Alloy Design of Ti Alloys Using Ubiquitous Alloying Elements and Characteristics of Their Levitation-Melted Alloys

Abstract

The α+β type Ti-5.5Al-2Fe and β type Ti-2.5Fe-2Mn-2Zr alloys have been theoretically designed, for the modification of Ti-6Al-4V and the achievement of the high tensile strength more than 1000 MPa at the solution treatment state, respectively, using ubiquitous alloying elements in order to establish the strategic method for suppressing utilization of rare metals. The utilization of the cold crucible levitation melting (CCLM) is very useful for the production of ingots, because titanium is very chemically reactive at high temperature.
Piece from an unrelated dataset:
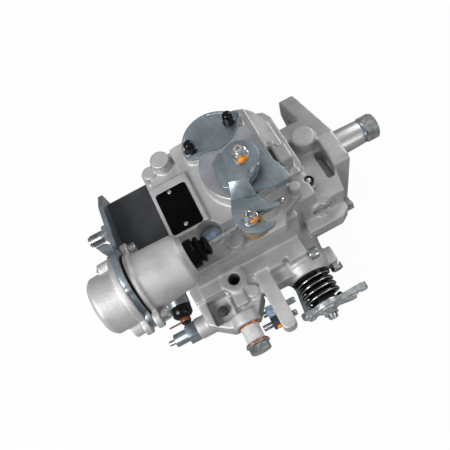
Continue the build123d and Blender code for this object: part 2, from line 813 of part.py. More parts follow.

The experimental alloys with high purity and without contaminations from a crucible were prepared, and the homogeneous melt was also achieved by the diffusion mixing effect of CCLM. The microstructure, phase stability, strength, corrosion-resistance and workable properties of the design Ti-5.5Al-2Fe alloy, were comparable to those of Ti-6Al-4V. In contrast, the solution heat treated Ti-2.5Fe-2Mn-2Zr alloy showed the tensile strength of 1200 MPa, and the 1.3 times increase in the specific strength compared with Ti-15Mo-5Zr-3Al. The alloy design can be successfully carried out even using ubiquitous alloying elements by the d-electrons concept, which leads to the establishment of one method for the strategic utilization of rare metals.